Problem to work on
Reproduce exactly the lines of the material beneath, from the line that contains "for name, places, size" to the line that contains "for corner in", both included, and no other lines.

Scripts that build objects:
---

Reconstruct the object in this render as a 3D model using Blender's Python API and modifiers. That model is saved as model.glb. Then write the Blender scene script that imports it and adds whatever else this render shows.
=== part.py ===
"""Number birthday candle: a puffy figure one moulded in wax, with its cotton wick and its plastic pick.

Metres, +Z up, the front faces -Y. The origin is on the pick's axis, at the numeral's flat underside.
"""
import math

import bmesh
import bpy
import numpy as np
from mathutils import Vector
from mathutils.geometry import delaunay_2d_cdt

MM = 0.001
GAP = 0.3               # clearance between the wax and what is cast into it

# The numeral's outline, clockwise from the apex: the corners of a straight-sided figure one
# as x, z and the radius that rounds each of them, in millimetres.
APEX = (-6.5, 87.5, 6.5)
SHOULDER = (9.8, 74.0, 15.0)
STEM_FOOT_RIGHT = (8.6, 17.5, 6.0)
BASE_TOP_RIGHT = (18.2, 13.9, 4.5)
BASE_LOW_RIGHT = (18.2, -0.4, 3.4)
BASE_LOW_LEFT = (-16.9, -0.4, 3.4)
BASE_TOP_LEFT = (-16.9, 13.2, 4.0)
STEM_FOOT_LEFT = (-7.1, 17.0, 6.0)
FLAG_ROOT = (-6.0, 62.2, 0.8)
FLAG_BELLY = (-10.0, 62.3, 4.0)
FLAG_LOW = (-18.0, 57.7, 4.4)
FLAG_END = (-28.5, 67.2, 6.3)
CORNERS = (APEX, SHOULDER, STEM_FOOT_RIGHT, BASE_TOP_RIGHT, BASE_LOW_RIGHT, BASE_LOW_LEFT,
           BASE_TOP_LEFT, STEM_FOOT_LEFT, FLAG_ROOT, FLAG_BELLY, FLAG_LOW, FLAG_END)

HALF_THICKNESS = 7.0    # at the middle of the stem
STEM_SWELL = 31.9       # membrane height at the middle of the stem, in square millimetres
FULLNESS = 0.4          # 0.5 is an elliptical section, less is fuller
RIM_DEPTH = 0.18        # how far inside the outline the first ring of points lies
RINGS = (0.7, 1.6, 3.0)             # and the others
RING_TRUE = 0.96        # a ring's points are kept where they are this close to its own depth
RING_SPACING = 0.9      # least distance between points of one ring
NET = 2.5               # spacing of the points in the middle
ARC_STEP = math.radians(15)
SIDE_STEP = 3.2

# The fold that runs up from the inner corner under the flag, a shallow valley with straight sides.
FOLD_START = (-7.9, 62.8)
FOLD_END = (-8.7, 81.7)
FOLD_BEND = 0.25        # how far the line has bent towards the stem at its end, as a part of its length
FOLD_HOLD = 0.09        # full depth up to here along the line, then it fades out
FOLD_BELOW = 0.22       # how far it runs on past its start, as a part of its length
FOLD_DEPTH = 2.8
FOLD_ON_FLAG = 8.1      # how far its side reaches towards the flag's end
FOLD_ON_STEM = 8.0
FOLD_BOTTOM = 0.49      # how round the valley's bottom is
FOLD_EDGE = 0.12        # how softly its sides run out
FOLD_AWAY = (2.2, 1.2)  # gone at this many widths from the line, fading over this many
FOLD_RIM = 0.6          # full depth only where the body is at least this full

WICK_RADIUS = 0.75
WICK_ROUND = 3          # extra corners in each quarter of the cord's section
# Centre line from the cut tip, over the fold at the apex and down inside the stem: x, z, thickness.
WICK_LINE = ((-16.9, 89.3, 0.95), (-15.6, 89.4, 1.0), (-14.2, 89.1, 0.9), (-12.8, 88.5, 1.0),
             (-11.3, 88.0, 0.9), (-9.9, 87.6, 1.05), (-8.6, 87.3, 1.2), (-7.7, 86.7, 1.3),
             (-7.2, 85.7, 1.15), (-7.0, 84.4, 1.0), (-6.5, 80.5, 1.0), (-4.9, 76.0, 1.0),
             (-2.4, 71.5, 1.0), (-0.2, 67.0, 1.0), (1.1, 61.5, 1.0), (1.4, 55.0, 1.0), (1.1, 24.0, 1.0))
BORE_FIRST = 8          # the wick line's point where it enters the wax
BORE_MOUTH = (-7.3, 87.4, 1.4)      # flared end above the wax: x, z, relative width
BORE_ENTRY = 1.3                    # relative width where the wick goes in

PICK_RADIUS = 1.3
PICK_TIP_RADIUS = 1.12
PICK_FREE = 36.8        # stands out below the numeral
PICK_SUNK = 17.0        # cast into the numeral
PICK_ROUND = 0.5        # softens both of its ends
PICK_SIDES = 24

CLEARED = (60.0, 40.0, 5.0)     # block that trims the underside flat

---

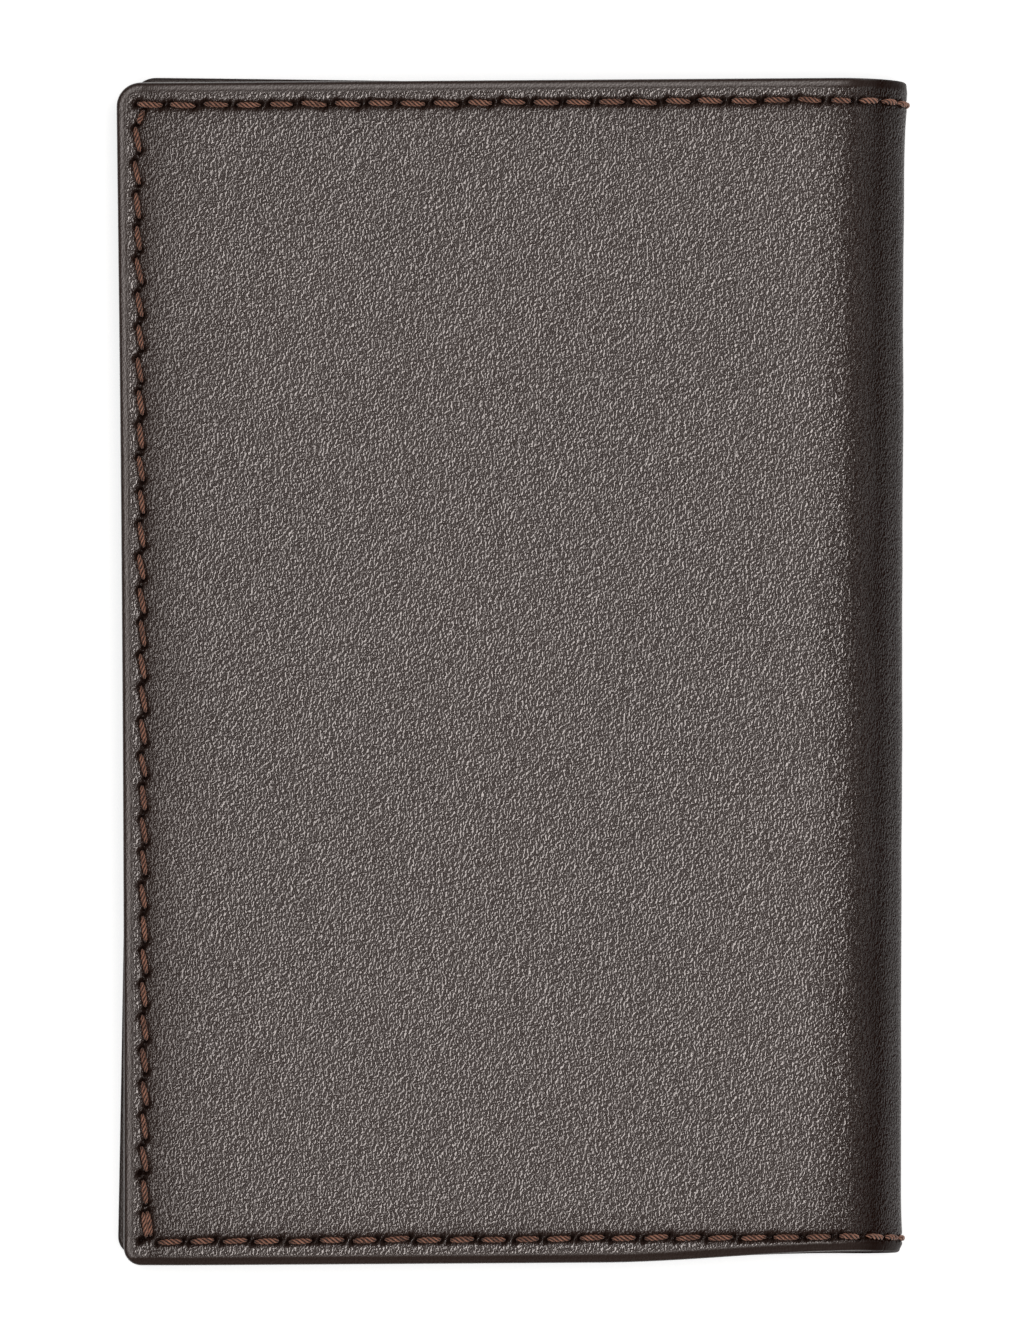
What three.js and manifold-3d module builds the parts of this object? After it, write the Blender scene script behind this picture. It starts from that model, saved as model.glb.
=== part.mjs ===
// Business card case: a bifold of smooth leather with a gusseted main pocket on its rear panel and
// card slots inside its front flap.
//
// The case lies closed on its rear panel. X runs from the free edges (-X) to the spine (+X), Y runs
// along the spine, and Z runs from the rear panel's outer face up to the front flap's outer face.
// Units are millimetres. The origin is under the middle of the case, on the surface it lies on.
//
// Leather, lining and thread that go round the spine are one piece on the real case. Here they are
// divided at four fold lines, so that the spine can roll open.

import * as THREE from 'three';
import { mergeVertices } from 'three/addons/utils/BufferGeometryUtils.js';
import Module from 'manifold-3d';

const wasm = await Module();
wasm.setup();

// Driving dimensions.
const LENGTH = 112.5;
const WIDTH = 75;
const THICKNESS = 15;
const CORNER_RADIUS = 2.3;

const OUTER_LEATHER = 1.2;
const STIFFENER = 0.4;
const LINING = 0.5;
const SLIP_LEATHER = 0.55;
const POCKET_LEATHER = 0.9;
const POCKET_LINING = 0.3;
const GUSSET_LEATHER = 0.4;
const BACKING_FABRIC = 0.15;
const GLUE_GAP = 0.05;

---

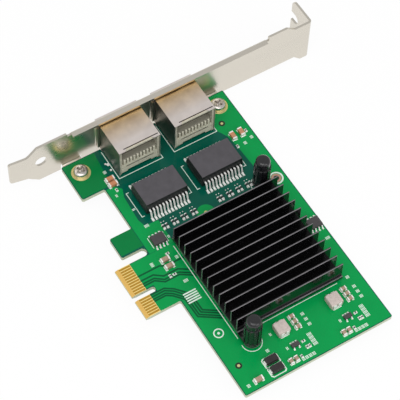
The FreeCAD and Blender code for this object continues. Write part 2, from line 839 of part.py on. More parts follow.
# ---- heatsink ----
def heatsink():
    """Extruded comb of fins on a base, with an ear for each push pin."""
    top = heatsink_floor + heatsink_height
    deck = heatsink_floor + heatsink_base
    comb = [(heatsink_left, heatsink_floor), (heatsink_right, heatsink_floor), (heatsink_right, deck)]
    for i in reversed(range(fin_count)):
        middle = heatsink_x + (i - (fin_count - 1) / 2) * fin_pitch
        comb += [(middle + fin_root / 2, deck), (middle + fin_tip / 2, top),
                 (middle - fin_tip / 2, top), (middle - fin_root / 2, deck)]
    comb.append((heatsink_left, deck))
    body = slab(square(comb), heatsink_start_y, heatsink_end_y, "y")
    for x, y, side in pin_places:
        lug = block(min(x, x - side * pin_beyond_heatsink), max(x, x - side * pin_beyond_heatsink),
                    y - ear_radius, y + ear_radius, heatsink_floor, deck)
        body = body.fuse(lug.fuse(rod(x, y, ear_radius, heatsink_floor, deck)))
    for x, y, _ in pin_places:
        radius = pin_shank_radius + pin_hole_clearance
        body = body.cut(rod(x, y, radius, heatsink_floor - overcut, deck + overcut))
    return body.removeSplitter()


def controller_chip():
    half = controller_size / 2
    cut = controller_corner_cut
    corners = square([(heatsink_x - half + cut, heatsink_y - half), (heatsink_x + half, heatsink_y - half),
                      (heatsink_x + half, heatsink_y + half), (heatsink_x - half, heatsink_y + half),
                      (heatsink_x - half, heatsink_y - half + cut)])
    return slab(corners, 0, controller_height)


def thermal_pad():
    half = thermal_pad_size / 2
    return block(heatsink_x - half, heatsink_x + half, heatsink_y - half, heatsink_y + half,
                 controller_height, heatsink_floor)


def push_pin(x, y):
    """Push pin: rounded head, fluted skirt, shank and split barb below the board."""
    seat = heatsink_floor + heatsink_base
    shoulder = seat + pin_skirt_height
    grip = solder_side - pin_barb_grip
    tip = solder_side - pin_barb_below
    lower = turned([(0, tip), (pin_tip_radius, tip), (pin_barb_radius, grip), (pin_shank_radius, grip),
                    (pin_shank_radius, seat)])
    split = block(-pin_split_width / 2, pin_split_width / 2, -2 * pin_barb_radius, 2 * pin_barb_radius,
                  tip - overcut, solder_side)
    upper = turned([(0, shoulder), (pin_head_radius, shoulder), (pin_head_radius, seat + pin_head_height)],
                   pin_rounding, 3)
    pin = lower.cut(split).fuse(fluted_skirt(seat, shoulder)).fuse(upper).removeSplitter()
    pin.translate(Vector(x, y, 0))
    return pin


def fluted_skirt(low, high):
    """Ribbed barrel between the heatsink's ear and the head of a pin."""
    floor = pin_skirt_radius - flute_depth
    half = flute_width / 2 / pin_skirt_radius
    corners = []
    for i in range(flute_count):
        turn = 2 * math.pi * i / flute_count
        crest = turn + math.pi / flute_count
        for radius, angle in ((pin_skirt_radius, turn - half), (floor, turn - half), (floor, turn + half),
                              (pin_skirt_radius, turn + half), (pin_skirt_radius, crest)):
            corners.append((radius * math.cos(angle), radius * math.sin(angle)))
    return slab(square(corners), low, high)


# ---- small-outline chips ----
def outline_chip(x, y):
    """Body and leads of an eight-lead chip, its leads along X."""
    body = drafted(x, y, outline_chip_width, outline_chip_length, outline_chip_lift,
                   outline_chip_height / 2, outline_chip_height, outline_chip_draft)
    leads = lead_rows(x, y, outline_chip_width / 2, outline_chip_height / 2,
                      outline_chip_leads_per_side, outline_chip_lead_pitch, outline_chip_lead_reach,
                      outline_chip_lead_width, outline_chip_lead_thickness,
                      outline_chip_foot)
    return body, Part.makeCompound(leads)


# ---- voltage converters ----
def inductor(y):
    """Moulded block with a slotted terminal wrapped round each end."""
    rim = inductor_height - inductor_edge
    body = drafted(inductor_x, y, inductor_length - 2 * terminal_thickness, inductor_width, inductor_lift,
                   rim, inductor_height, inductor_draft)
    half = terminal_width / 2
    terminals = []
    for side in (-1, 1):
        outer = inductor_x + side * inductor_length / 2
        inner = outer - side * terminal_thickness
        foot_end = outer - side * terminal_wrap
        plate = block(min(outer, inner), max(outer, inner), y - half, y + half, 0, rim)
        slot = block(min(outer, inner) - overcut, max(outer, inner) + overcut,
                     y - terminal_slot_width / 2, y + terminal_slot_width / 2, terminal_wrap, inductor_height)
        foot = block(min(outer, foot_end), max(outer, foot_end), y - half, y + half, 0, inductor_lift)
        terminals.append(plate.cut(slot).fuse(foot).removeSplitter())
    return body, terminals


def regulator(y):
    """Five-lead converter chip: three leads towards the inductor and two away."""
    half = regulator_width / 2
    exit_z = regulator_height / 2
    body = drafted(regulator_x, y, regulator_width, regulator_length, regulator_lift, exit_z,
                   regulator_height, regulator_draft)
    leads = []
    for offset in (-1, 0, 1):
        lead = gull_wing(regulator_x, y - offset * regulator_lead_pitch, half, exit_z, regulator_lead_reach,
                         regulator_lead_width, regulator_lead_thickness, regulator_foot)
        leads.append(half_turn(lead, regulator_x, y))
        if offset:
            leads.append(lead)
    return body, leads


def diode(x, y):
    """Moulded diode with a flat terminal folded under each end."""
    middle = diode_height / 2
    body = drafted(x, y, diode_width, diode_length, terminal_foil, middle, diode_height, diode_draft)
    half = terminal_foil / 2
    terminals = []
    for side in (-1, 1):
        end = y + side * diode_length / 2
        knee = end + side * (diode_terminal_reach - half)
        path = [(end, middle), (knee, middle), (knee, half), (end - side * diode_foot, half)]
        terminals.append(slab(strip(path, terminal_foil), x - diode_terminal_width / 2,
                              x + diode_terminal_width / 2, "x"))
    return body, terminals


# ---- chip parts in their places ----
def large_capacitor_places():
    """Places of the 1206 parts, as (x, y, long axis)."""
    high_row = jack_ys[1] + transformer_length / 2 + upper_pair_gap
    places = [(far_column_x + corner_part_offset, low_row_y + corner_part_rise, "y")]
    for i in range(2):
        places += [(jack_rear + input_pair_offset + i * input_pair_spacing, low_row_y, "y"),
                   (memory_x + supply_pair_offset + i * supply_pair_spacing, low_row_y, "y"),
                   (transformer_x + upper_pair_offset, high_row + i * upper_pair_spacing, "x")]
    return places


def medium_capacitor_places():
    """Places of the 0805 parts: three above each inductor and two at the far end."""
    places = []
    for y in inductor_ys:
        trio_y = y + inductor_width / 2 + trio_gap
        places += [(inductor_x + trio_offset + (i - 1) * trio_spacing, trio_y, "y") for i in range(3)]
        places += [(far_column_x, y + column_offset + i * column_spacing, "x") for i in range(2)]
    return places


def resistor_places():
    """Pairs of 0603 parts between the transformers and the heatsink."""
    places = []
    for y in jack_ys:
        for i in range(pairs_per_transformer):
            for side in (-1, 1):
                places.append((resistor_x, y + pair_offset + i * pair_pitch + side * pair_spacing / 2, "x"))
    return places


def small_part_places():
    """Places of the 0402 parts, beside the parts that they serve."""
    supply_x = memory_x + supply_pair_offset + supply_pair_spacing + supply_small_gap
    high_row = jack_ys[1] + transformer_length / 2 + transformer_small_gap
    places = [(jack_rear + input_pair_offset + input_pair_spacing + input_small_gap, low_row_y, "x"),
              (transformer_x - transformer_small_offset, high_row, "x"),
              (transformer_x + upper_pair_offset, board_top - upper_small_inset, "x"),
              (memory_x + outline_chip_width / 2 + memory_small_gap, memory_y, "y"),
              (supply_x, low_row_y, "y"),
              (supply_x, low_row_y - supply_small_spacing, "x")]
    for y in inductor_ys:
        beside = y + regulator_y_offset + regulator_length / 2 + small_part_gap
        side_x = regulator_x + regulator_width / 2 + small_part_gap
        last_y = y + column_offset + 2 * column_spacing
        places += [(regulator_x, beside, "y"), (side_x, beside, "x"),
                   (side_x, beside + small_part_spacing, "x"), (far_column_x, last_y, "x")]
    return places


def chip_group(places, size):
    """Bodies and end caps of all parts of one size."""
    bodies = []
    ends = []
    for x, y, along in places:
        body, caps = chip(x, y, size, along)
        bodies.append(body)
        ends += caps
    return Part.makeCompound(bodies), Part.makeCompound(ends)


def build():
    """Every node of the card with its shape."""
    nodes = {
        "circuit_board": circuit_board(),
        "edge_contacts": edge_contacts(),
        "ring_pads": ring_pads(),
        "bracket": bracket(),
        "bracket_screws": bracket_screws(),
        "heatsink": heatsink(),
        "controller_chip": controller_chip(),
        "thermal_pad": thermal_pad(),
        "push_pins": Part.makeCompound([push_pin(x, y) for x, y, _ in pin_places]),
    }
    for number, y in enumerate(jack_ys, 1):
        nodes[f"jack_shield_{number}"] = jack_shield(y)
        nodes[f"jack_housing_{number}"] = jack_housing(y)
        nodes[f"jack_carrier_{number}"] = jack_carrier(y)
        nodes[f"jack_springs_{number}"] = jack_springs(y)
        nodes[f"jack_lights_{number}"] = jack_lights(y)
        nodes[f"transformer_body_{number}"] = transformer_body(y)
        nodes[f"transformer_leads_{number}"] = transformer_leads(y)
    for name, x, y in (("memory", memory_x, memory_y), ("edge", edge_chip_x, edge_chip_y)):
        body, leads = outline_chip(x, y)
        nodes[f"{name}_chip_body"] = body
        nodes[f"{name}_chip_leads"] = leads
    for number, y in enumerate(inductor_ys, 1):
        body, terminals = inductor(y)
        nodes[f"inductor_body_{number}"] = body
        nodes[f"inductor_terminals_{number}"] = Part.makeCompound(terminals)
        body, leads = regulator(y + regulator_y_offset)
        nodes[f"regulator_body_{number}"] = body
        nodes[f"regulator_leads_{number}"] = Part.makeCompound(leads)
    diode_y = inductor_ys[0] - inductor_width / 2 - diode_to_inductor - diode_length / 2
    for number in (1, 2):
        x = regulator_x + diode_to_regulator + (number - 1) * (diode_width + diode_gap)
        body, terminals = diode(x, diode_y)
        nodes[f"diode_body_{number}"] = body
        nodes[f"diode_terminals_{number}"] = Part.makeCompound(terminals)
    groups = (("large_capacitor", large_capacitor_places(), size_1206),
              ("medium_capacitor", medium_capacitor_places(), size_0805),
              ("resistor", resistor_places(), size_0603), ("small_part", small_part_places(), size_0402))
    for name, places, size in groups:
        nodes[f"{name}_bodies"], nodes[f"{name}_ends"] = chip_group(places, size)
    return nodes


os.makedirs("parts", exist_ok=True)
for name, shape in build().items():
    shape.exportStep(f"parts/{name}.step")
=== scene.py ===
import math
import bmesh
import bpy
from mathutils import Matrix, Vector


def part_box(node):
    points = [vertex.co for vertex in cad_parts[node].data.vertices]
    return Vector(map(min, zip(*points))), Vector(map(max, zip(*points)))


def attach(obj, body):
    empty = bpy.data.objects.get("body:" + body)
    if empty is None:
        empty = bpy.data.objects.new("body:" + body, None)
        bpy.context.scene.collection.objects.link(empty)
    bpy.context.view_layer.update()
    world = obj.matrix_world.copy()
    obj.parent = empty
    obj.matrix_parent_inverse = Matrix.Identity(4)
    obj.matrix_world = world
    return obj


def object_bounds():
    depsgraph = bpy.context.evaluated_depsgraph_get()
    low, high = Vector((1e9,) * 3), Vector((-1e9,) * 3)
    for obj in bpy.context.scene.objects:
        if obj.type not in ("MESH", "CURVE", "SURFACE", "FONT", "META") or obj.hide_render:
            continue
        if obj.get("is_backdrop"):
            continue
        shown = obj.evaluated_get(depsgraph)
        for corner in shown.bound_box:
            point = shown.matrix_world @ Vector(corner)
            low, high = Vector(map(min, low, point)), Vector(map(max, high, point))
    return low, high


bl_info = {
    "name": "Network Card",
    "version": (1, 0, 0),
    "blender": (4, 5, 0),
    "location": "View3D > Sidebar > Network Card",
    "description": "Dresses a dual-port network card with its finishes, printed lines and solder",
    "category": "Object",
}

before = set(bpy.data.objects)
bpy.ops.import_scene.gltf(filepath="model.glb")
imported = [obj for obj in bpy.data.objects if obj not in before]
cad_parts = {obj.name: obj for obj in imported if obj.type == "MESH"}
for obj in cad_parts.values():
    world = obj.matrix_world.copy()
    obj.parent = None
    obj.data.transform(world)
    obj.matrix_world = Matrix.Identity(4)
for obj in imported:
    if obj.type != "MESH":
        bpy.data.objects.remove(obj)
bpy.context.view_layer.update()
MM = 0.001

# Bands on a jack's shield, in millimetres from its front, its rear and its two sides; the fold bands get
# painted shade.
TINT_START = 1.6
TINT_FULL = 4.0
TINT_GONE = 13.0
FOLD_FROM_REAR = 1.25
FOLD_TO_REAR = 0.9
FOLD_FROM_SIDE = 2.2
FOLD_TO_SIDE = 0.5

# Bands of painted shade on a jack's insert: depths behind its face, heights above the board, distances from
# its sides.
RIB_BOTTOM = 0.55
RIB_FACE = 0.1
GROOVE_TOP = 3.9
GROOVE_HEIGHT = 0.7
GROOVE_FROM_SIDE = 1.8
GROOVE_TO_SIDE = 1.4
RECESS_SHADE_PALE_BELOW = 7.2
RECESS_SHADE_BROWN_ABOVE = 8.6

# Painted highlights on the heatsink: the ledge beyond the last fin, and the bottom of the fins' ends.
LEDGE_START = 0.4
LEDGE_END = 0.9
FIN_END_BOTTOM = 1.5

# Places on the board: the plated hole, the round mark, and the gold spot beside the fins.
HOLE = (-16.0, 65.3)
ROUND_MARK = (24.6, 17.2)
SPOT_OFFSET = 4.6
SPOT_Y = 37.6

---

Solved exercise
    for name, places, size in groups:
        nodes[f"{name}_bodies"], nodes[f"{name}_ends"] = chip_group(places, size)
    return nodes


os.makedirs("parts", exist_ok=True)
for name, shape in build().items():
    shape.exportStep(f"parts/{name}.step")
=== scene.py ===
import math
import bmesh
import bpy
from mathutils import Matrix, Vector


def part_box(node):
    points = [vertex.co for vertex in cad_parts[node].data.vertices]
    return Vector(map(min, zip(*points))), Vector(map(max, zip(*points)))


def attach(obj, body):
    empty = bpy.data.objects.get("body:" + body)
    if empty is None:
        empty = bpy.data.objects.new("body:" + body, None)
        bpy.context.scene.collection.objects.link(empty)
    bpy.context.view_layer.update()
    world = obj.matrix_world.copy()
    obj.parent = empty
    obj.matrix_parent_inverse = Matrix.Identity(4)
    obj.matrix_world = world
    return obj


def object_bounds():
    depsgraph = bpy.context.evaluated_depsgraph_get()
    low, high = Vector((1e9,) * 3), Vector((-1e9,) * 3)
    for obj in bpy.context.scene.objects:
        if obj.type not in ("MESH", "CURVE", "SURFACE", "FONT", "META") or obj.hide_render:
            continue
        if obj.get("is_backdrop"):
            continue
        shown = obj.evaluated_get(depsgraph)
        for corner in shown.bound_box:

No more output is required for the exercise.